Instruction.
The records below are to be quoted in full; please keep every word exact.

Exercise data.
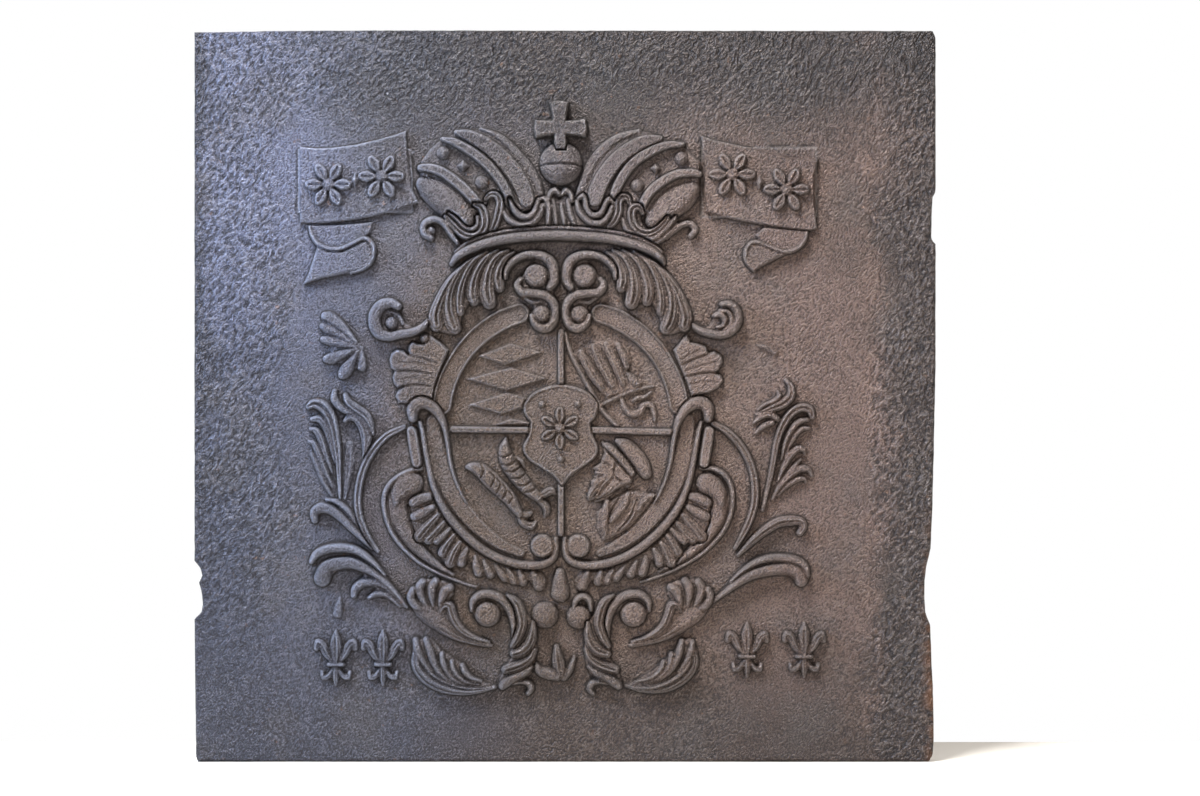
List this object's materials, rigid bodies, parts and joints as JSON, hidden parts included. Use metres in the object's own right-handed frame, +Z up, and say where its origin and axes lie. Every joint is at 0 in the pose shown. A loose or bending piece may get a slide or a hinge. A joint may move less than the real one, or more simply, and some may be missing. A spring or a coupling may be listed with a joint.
{
  "type": "fireback",
  "caption": "Cast-iron fireback: an upright plate with low relief of a crowned oval shield, straps, scrolls, acanthus leaves, banners and lilies.",
  "frame": {"origin": "middle of the foot's underside, at half the plate's thickness", "axes": "+X to the right seen from the front, +Y to the plain back, +Z up; the relief faces -Y"},
  "size_m": [0.743, 0.031, 0.7325],
  "materials": {
    "plate_iron": "rough sand-cast, waxed",
    "blue_grey_iron": "rough sand-cast, waxed",
    "grey_iron": "rough sand-cast, waxed",
    "brown_iron": "rough sand-cast, lightly rusted"
  },
  "bodies": {
    "root": {"back_plate": "plate_iron", "crown_cap_left": "blue_grey_iron", "crown_cap_right": "grey_iron", "crown_orb": "grey_iron", "crown_cross": "grey_iron", "crown_fleurons": "grey_iron", "crown_circlet": "grey_iron", "banner_left": "blue_grey_iron", "banner_right": "brown_iron", "banner_tail_left": "blue_grey_iron", "banner_tail_right": "brown_iron", "banner_rosettes_left": "blue_grey_iron", "banner_rosettes_right": "brown_iron", "top_volute_left": "blue_grey_iron", "top_volute_right": "grey_iron", "top_acanthus_left": "blue_grey_iron", "top_acanthus_right": "grey_iron", "horn_scroll_left": "blue_grey_iron", "horn_scroll_right": "brown_iron", "shell_left": "grey_iron", "shell_right": "brown_iron", "oval_moulding_left": "grey_iron", "oval_moulding_right": "brown_iron", "strap_scroll_left": "grey_iron", "strap_scroll_right": "brown_iron", "upright_bar_left": "grey_iron", "upright_bar_right": "brown_iron", "outer_scroll_left": "grey_iron", "outer_scroll_right": "brown_iron", "inner_scroll_left": "grey_iron", "inner_scroll_right": "brown_iron", "frill_left": "grey_iron", "frill_right": "brown_iron", "sprig_left": "blue_grey_iron", "sprig_right": "brown_iron", "hook_left": "blue_grey_iron", "hook_right": "brown_iron", "comma_left": "blue_grey_iron", "comma_right": "brown_iron", "bottom_acanthus_left": "grey_iron", "bottom_acanthus_right": "brown_iron", "bottom_leaf_left": "grey_iron", "bottom_leaf_right": "brown_iron", "bottom_volute_left": "grey_iron", "bottom_volute_right": "brown_iron", "bottom_frond_left": "grey_iron", "bottom_frond_right": "brown_iron", "bottom_knobs": "brown_iron", "palmette": "blue_grey_iron", "shield_bars": "grey_iron", "heart_shield": "brown_iron", "quarter_lozenges": "grey_iron", "quarter_pennon": "brown_iron", "quarter_fish": "grey_iron", "quarter_bust": "brown_iron", "lily_1": "blue_grey_iron", "lily_2": "blue_grey_iron", "lily_3": "brown_iron", "lily_4": "brown_iron"}
  },
  "joints": []
}
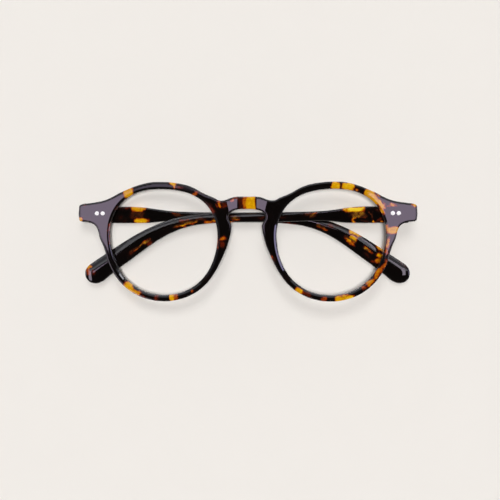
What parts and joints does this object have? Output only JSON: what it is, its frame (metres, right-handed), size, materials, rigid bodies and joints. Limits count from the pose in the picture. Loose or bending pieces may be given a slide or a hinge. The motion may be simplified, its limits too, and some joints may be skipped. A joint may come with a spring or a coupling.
{
  "type": "glasses",
  "caption": "Round acetate blue light glasses with clear lenses, a keyhole bridge and two folding temples on riveted barrel hinges.",
  "frame": {"origin": "middle of the folded glasses' box, on the surface that they lie on", "axes": "+X towards the wearer's left across the front, +Y up the lenses, +Z out of the folded front's face"},
  "size_m": [0.1412, 0.0497, 0.0169],
  "materials": {
    "acetate": "polished tortoiseshell acetate, dark brown with amber patches",
    "pad": "polished tortoiseshell acetate",
    "lens": "clear, polished",
    "steel": "satin",
    "rivet": "polished flush",
    "wire": "knurled"
  },
  "bodies": {
    "outer_temple": {"temple_right": "acetate", "core_wire_right": "wire", "hinge_temple_leaf_right": "steel", "temple_rivet_right_1": "rivet", "temple_rivet_right_2": "rivet"},
    "front": {"frame_front": "acetate", "nose_pad_left": "pad", "nose_pad_right": "pad", "lens_left": "lens", "lens_right": "lens", "hinge_front_leaf_left": "steel", "hinge_front_leaf_right": "steel", "hinge_screw_left": "steel", "hinge_screw_right": "steel", "front_rivet_left_1": "rivet", "front_rivet_left_2": "rivet", "front_rivet_right_1": "rivet", "front_rivet_right_2": "rivet"},
    "inner_temple": {"temple_left": "acetate", "core_wire_left": "wire", "hinge_temple_leaf_left": "steel", "temple_rivet_left_1": "rivet", "temple_rivet_left_2": "rivet"}
  },
  "joints": [
    {"name": "right_hinge", "type": "hinge", "parent": "outer_temple", "child": "front", "pos_m": [-0.06574, -0.00026, 0.0046], "axis": [0, -1, 0], "range_deg": [0, 87.25]},
    {"name": "left_hinge", "type": "hinge", "parent": "front", "child": "inner_temple", "pos_m": [0.06611, -0.00026, 0.01093], "axis": [0, -1, 0], "range_deg": [0, 91.2]}
  ],
  "couplings": [
    {"joint": "left_hinge", "follows": "right_hinge", "ratio": 0.35}
  ]
}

In response.
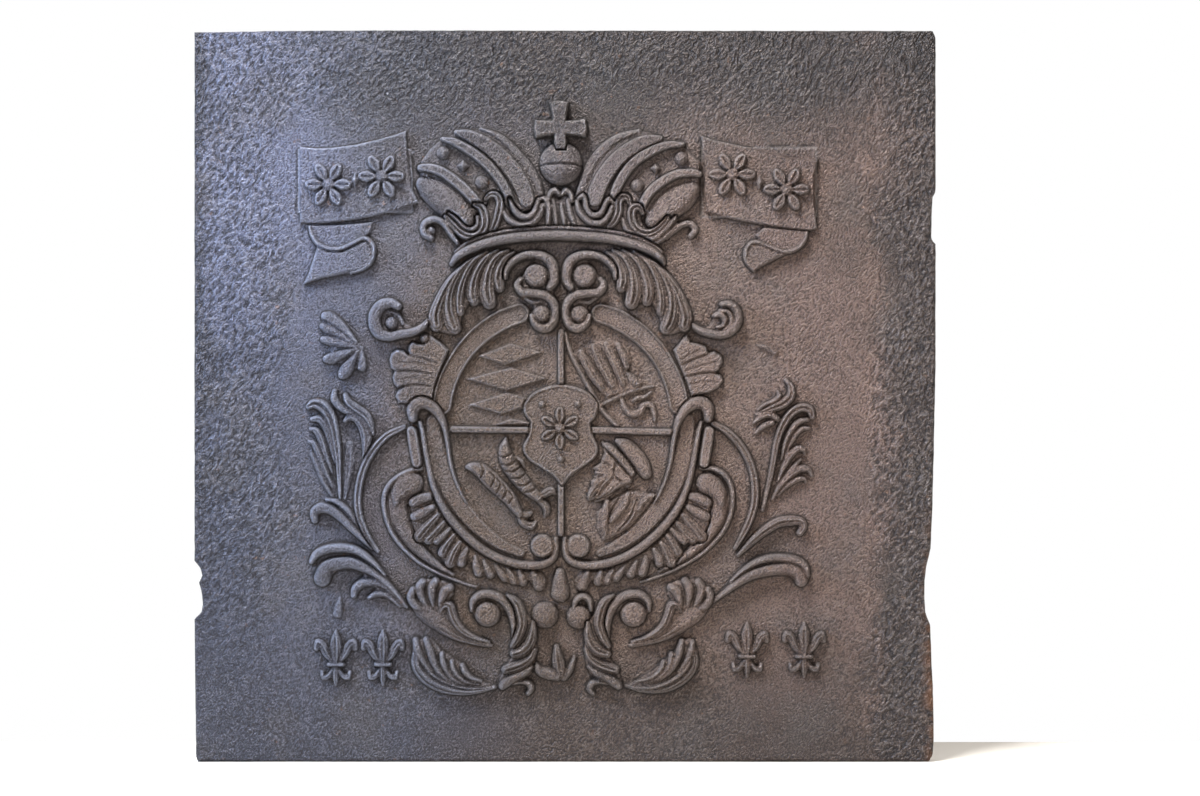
List this object's materials, rigid bodies, parts and joints as JSON, hidden parts included. Use metres in the object's own right-handed frame, +Z up, and say where its origin and axes lie. Every joint is at 0 in the pose shown. A loose or bending piece may get a slide or a hinge. A joint may move less than the real one, or more simply, and some may be missing. A spring or a coupling may be listed with a joint.
{
  "type": "fireback",
  "caption": "Cast-iron fireback: an upright plate with low relief of a crowned oval shield, straps, scrolls, acanthus leaves, banners and lilies.",
  "frame": {"origin": "middle of the foot's underside, at half the plate's thickness", "axes": "+X to the right seen from the front, +Y to the plain back, +Z up; the relief faces -Y"},
  "size_m": [0.743, 0.031, 0.7325],
  "materials": {
    "plate_iron": "rough sand-cast, waxed",
    "blue_grey_iron": "rough sand-cast, waxed",
    "grey_iron": "rough sand-cast, waxed",
    "brown_iron": "rough sand-cast, lightly rusted"
  },
  "bodies": {
    "root": {"back_plate": "plate_iron", "crown_cap_left": "blue_grey_iron", "crown_cap_right": "grey_iron", "crown_orb": "grey_iron", "crown_cross": "grey_iron", "crown_fleurons": "grey_iron", "crown_circlet": "grey_iron", "banner_left": "blue_grey_iron", "banner_right": "brown_iron", "banner_tail_left": "blue_grey_iron", "banner_tail_right": "brown_iron", "banner_rosettes_left": "blue_grey_iron", "banner_rosettes_right": "brown_iron", "top_volute_left": "blue_grey_iron", "top_volute_right": "grey_iron", "top_acanthus_left": "blue_grey_iron", "top_acanthus_right": "grey_iron", "horn_scroll_left": "blue_grey_iron", "horn_scroll_right": "brown_iron", "shell_left": "grey_iron", "shell_right": "brown_iron", "oval_moulding_left": "grey_iron", "oval_moulding_right": "brown_iron", "strap_scroll_left": "grey_iron", "strap_scroll_right": "brown_iron", "upright_bar_left": "grey_iron", "upright_bar_right": "brown_iron", "outer_scroll_left": "grey_iron", "outer_scroll_right": "brown_iron", "inner_scroll_left": "grey_iron", "inner_scroll_right": "brown_iron", "frill_left": "grey_iron", "frill_right": "brown_iron", "sprig_left": "blue_grey_iron", "sprig_right": "brown_iron", "hook_left": "blue_grey_iron", "hook_right": "brown_iron", "comma_left": "blue_grey_iron", "comma_right": "brown_iron", "bottom_acanthus_left": "grey_iron", "bottom_acanthus_right": "brown_iron", "bottom_leaf_left": "grey_iron", "bottom_leaf_right": "brown_iron", "bottom_volute_left": "grey_iron", "bottom_volute_right": "brown_iron", "bottom_frond_left": "grey_iron", "bottom_frond_right": "brown_iron", "bottom_knobs": "brown_iron", "palmette": "blue_grey_iron", "shield_bars": "grey_iron", "heart_shield": "brown_iron", "quarter_lozenges": "grey_iron", "quarter_pennon": "brown_iron", "quarter_fish": "grey_iron", "quarter_bust": "brown_iron", "lily_1": "blue_grey_iron", "lily_2": "blue_grey_iron", "lily_3": "brown_iron", "lily_4": "brown_iron"}
  },
  "joints": []
}
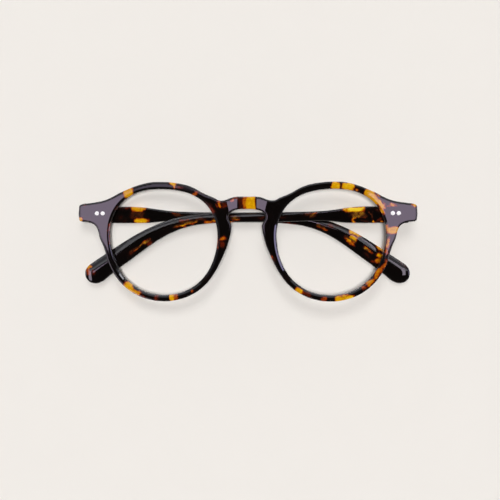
What parts and joints does this object have? Output only JSON: what it is, its frame (metres, right-handed), size, materials, rigid bodies and joints. Limits count from the pose in the picture. Loose or bending pieces may be given a slide or a hinge. The motion may be simplified, its limits too, and some joints may be skipped. A joint may come with a spring or a coupling.
{
  "type": "glasses",
  "caption": "Round acetate blue light glasses with clear lenses, a keyhole bridge and two folding temples on riveted barrel hinges.",
  "frame": {"origin": "middle of the folded glasses' box, on the surface that they lie on", "axes": "+X towards the wearer's left across the front, +Y up the lenses, +Z out of the folded front's face"},
  "size_m": [0.1412, 0.0497, 0.0169],
  "materials": {
    "acetate": "polished tortoiseshell acetate, dark brown with amber patches",
    "pad": "polished tortoiseshell acetate",
    "lens": "clear, polished",
    "steel": "satin",
    "rivet": "polished flush",
    "wire": "knurled"
  },
  "bodies": {
    "outer_temple": {"temple_right": "acetate", "core_wire_right": "wire", "hinge_temple_leaf_right": "steel", "temple_rivet_right_1": "rivet", "temple_rivet_right_2": "rivet"},
    "front": {"frame_front": "acetate", "nose_pad_left": "pad", "nose_pad_right": "pad", "lens_left": "lens", "lens_right": "lens", "hinge_front_leaf_left": "steel", "hinge_front_leaf_right": "steel", "hinge_screw_left": "steel", "hinge_screw_right": "steel", "front_rivet_left_1": "rivet", "front_rivet_left_2": "rivet", "front_rivet_right_1": "rivet", "front_rivet_right_2": "rivet"},
    "inner_temple": {"temple_left": "acetate", "core_wire_left": "wire", "hinge_temple_leaf_left": "steel", "temple_rivet_left_1": "rivet", "temple_rivet_left_2": "rivet"}
  },
  "joints": [
    {"name": "right_hinge", "type": "hinge", "parent": "outer_temple", "child": "front", "pos_m": [-0.06574, -0.00026, 0.0046], "axis": [0, -1, 0], "range_deg": [0, 87.25]},
    {"name": "left_hinge", "type": "hinge", "parent": "front", "child": "inner_temple", "pos_m": [0.06611, -0.00026, 0.01093], "axis": [0, -1, 0], "range_deg": [0, 91.2]}
  ],
  "couplings": [
    {"joint": "left_hinge", "follows": "right_hinge", "ratio": 0.35}
  ]
}